Post-Event Recognition and Feedback
Personal Thank-You Notes: Send short handwritten or email thank-you notes to staff after the event, especially for standout performers. "Thank you for your excellent work at the Spring Gala. Your energy and attention to detail made a real difference." Personalized notes cost nothing but are surprisingly rare and meaningful in the staffing world.
Positive Feedback to Their Employer: If staff are hired through an agency, send feedback directly to the agency manager: "Your team at our event was outstanding. I'd specifically like to recognize [names] for excellent customer service and problem-solving." Positive feedback to the staffing agency reflects well on those workers and may influence their scheduling or opportunities for better-paying events.
LinkedIn Endorsements: For freelance or contract staff, public LinkedIn recognition costs nothing and helps their professional brand. "Kudos to [name] for exceptional event coordination on our recent conference. Highly recommended for future events." (See also: Event Staff Retention.)
Performance-Based Bonuses
Event-Specific Bonuses: For events where staff performance directly impacts outcomes (sales events, product launches where staff are brand ambassadors), consider performance bonuses. If a booth's sales targets are exceeded, share a portion of the upside with the booth staff. If event registration targets are met smoothly, offer a small bonus to the registration crew.
Bonuses don't need to be large. A $25-50 bonus per staff member for strong performance on a major event costs $250-500 for 10 staff—modest relative to total event budgets but highly meaningful to recipients. Make bonus criteria clear upfront so staff understand what performance you're recognizing.
Referral Bonuses: If staff refer other qualified candidates who are hired for future events, offer referral bonuses ($25-75 per successful referral). This incentivizes staff to recommend the job to their peers and helps you build a stable, vetted staffing pool.
Loyalty Bonuses: For recurring events, offer small bonuses to staff who work multiple events with you.

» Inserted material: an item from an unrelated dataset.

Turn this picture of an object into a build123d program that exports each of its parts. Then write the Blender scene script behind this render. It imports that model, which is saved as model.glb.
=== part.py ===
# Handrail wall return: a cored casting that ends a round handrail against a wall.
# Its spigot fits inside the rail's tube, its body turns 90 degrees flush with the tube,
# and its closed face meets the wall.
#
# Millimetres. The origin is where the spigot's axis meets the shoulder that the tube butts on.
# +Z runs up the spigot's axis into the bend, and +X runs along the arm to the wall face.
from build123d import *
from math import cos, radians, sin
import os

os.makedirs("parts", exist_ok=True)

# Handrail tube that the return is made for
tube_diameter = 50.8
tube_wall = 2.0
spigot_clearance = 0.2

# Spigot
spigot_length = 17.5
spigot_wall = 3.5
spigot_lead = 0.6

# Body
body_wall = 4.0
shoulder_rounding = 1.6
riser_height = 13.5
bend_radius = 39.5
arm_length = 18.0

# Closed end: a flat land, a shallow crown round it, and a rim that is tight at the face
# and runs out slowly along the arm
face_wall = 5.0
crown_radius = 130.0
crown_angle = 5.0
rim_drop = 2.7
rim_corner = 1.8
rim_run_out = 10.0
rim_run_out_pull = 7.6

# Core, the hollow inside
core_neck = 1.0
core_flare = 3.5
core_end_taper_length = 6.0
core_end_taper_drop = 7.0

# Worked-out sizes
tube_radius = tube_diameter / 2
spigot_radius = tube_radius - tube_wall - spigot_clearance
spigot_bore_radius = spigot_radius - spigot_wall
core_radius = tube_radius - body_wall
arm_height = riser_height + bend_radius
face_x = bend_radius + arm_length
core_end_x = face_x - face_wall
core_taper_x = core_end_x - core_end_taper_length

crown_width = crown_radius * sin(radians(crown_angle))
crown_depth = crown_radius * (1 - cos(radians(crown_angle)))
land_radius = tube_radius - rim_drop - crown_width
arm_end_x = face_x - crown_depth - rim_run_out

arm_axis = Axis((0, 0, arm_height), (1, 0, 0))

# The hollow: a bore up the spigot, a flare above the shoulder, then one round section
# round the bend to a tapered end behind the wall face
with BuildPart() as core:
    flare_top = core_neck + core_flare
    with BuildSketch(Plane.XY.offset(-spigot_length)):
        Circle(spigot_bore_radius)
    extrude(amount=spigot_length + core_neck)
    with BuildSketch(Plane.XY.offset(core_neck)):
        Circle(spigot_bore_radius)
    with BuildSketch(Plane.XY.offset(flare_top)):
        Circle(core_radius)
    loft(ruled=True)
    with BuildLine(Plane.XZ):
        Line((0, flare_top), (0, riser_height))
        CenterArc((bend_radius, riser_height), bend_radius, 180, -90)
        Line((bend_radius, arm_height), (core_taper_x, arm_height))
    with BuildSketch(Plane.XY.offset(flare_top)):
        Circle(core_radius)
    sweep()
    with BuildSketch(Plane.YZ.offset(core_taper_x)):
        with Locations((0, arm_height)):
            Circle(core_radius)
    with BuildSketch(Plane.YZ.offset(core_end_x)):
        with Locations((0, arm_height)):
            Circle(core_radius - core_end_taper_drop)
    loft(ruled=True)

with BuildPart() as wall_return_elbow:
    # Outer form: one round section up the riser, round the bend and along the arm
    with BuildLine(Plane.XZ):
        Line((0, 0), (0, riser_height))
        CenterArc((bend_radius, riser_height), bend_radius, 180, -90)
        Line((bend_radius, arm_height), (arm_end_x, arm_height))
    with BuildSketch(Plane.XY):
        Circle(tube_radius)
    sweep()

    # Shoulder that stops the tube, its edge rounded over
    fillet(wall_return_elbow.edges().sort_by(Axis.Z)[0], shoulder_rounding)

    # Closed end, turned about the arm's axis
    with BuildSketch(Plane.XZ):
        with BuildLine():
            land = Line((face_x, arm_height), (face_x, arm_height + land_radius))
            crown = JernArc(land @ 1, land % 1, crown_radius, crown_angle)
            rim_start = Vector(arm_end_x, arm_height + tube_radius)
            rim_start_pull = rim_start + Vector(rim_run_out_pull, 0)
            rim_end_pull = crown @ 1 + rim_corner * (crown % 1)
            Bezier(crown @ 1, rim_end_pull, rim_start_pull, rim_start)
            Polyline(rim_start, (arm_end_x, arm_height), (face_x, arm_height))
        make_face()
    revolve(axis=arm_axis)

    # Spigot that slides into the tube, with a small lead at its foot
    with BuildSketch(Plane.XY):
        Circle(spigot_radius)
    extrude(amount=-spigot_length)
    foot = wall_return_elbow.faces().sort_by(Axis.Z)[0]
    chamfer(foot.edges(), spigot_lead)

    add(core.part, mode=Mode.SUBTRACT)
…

After 3 events: $25 bonus. After 5 events: $50 bonus. These bonuses recognize loyalty and cost-effectively incentivize staff to prioritize your future bookings.
Creating a Recognition and Feedback Program
Formal Staff Surveys: After significant events, survey staff about their experience. "How was communication with the event team? Did you have the resources and information you needed? What could we improve?" Staff feedback demonstrates that you care about their experience and helps you improve future events. Share key findings: "Based on your feedback, we're changing [x] for our next event."
Recognition Tiers: Develop a simple system recognizing exceptional performers. Track staff members who receive consistent positive feedback or deliver standout performance. On future events, prioritize hiring these stars for higher-visibility roles or positions with better pay. Advancement opportunities—"You were such great help last time, I want you leading the registration crew this event"—are recognition that builds loyalty.
Public Recognition Programs: For larger organizations running many events, create awards for exceptional staff: "Event Staff Member of the Quarter," "Most Helpful Team Member," etc. These cost nothing monetarily but provide public recognition that staff value and can mention when seeking future event work.
Retention Strategies Built on Recognition
Preferential Booking for Quality Staff: Commit to using the same core staff for your recurring events. Communicate this clearly: "You're part of our core team for all monthly events. You'll be our first call for future bookings." This certainty of work is recognition that event staff highly value.
First Opportunity for Advanced Roles: As your events grow, offer staff opportunities to advance into more responsible, better-paying roles. A registration assistant who's done well might be promoted to registration team lead. A general assistant might become an event coordinator. These growth opportunities are powerful recognition and retention tools. (See also: Creating a Positive Culture.)
Professional Development Support: Offer to cover costs for relevant training or certifications that help staff advance. Event management certifications, customer service training, or technical certifications directly support their career growth and show investment in their success. Staff rarely receive this kind of support in temporary event work, so it's highly meaningful.
Recognition Across Different Event Types
Conferences and Corporate Events: Recognize excellence in customer service, problem-solving, and professionalism. These events often include attendee feedback—share positive comments from attendees about specific staff with those team members. "An attendee specifically mentioned how helpful you were at the registration desk."
Trade Shows and Product Launches: Recognize staff who generated excellent leads or engaged visitors effectively. If you have metrics on leads generated per booth or visitor engagement levels, share top performers publicly. Sales and engagement-focused roles respond well to metrics-based recognition.
Weddings and Social Events: Recognize service excellence, attention to detail, and guest-facing performance. These personal events often feature the most direct guest interaction, and recognizing staff who made guests feel cared for resonates deeply.
Setup and Breakdown Crews: Recognize these roles for efficiency, organization, and quality work. "Setup was completed 30 minutes ahead of schedule with no issues—that's exceptional work." Acknowledge the physical demands: "I know setup is physically demanding and you handled it professionally."
The Long-Term Business Case for Recognition
Organizations that consistently recognize and retain quality event staff build competitive advantages. You spend less time recruiting and training because your core team is stable. Your event quality improves because experienced staff know your systems and expectations. Costs are lower because you're not constantly replacing people or paying training overhead for new staff.
In contrast, event organizers who treat staff as interchangeable and fail to recognize excellence face constant turnover, quality inconsistency, and recruitment burden. The modest investment in recognition—genuinely thanking staff, celebrating their work, offering bonuses for excellence—generates substantial returns through improved retention and performance.